The request:
Can you write out all of the material below, word for word?

Collected material:
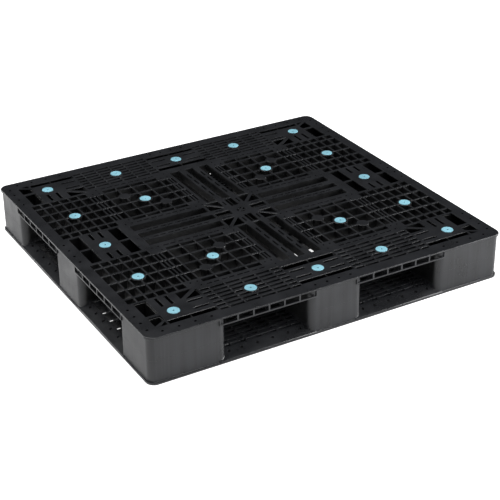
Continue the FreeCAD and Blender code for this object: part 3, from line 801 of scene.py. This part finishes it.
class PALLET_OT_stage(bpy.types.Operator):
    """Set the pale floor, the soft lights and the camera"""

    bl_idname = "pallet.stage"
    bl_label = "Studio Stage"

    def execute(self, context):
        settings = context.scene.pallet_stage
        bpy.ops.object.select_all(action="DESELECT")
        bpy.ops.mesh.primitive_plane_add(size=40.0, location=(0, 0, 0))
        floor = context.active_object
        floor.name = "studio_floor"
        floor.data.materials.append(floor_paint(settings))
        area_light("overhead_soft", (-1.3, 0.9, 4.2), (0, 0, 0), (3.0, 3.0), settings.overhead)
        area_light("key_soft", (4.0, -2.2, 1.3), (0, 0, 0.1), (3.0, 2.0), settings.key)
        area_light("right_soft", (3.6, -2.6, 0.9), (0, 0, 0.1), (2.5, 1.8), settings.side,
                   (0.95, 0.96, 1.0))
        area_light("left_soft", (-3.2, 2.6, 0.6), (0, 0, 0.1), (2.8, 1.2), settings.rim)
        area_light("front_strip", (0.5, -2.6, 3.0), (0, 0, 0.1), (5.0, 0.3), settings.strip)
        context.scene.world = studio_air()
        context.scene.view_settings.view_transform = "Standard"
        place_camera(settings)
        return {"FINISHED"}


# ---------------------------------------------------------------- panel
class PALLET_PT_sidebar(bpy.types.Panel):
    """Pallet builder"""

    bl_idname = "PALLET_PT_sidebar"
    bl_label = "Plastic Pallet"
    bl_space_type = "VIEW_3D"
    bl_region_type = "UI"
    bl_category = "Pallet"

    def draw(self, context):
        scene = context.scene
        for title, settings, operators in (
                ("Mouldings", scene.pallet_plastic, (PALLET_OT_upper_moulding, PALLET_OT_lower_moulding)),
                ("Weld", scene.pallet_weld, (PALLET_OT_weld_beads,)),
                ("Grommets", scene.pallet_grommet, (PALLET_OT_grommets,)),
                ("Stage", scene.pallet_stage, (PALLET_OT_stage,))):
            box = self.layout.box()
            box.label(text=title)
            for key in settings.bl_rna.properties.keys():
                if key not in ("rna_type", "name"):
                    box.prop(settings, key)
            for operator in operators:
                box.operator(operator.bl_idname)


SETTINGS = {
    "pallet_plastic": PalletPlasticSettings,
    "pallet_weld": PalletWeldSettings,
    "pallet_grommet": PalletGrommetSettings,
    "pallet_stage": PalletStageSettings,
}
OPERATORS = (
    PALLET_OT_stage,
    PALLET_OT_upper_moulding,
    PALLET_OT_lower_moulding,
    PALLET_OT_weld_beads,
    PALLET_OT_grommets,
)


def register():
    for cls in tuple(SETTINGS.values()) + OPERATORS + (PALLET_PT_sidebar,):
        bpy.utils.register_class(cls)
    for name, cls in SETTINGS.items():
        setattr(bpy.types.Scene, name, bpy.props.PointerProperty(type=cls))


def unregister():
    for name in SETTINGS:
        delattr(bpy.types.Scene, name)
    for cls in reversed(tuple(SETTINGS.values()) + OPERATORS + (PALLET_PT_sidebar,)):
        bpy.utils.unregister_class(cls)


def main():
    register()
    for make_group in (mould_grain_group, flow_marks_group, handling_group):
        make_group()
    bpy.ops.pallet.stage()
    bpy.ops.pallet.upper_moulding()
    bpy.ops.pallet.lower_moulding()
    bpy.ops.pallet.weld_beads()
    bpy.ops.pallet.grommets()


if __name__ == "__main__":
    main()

Exercise answer:
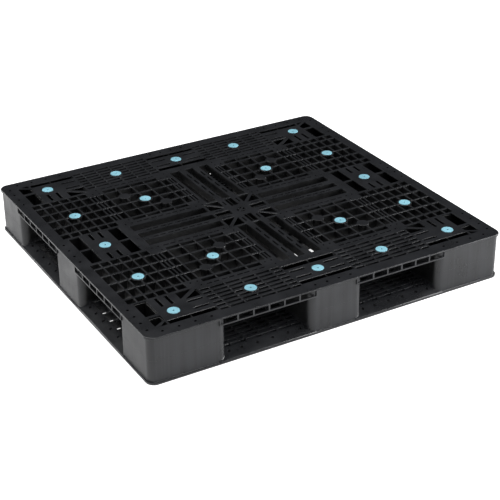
Continue the FreeCAD and Blender code for this object: part 3, from line 801 of scene.py. This part finishes it.
class PALLET_OT_stage(bpy.types.Operator):
    """Set the pale floor, the soft lights and the camera"""

    bl_idname = "pallet.stage"
    bl_label = "Studio Stage"

    def execute(self, context):
        settings = context.scene.pallet_stage
        bpy.ops.object.select_all(action="DESELECT")
        bpy.ops.mesh.primitive_plane_add(size=40.0, location=(0, 0, 0))
        floor = context.active_object
        floor.name = "studio_floor"
        floor.data.materials.append(floor_paint(settings))
        area_light("overhead_soft", (-1.3, 0.9, 4.2), (0, 0, 0), (3.0, 3.0), settings.overhead)
        area_light("key_soft", (4.0, -2.2, 1.3), (0, 0, 0.1), (3.0, 2.0), settings.key)
        area_light("right_soft", (3.6, -2.6, 0.9), (0, 0, 0.1), (2.5, 1.8), settings.side,
                   (0.95, 0.96, 1.0))
        area_light("left_soft", (-3.2, 2.6, 0.6), (0, 0, 0.1), (2.8, 1.2), settings.rim)
        area_light("front_strip", (0.5, -2.6, 3.0), (0, 0, 0.1), (5.0, 0.3), settings.strip)
        context.scene.world = studio_air()
        context.scene.view_settings.view_transform = "Standard"
        place_camera(settings)
        return {"FINISHED"}


# ---------------------------------------------------------------- panel
class PALLET_PT_sidebar(bpy.types.Panel):
    """Pallet builder"""

    bl_idname = "PALLET_PT_sidebar"
    bl_label = "Plastic Pallet"
    bl_space_type = "VIEW_3D"
    bl_region_type = "UI"
    bl_category = "Pallet"

    def draw(self, context):
        scene = context.scene
        for title, settings, operators in (
                ("Mouldings", scene.pallet_plastic, (PALLET_OT_upper_moulding, PALLET_OT_lower_moulding)),
                ("Weld", scene.pallet_weld, (PALLET_OT_weld_beads,)),
                ("Grommets", scene.pallet_grommet, (PALLET_OT_grommets,)),
                ("Stage", scene.pallet_stage, (PALLET_OT_stage,))):
            box = self.layout.box()
            box.label(text=title)
            for key in settings.bl_rna.properties.keys():
                if key not in ("rna_type", "name"):
                    box.prop(settings, key)
            for operator in operators:
                box.operator(operator.bl_idname)


SETTINGS = {
    "pallet_plastic": PalletPlasticSettings,
    "pallet_weld": PalletWeldSettings,
    "pallet_grommet": PalletGrommetSettings,
    "pallet_stage": PalletStageSettings,
}
OPERATORS = (
    PALLET_OT_stage,
    PALLET_OT_upper_moulding,
    PALLET_OT_lower_moulding,
    PALLET_OT_weld_beads,
    PALLET_OT_grommets,
)


def register():
    for cls in tuple(SETTINGS.values()) + OPERATORS + (PALLET_PT_sidebar,):
        bpy.utils.register_class(cls)
    for name, cls in SETTINGS.items():
        setattr(bpy.types.Scene, name, bpy.props.PointerProperty(type=cls))


def unregister():
    for name in SETTINGS:
        delattr(bpy.types.Scene, name)
    for cls in reversed(tuple(SETTINGS.values()) + OPERATORS + (PALLET_PT_sidebar,)):
        bpy.utils.unregister_class(cls)


def main():
    register()
    for make_group in (mould_grain_group, flow_marks_group, handling_group):
        make_group()
    bpy.ops.pallet.stage()
    bpy.ops.pallet.upper_moulding()
    bpy.ops.pallet.lower_moulding()
    bpy.ops.pallet.weld_beads()
    bpy.ops.pallet.grommets()


if __name__ == "__main__":
    main()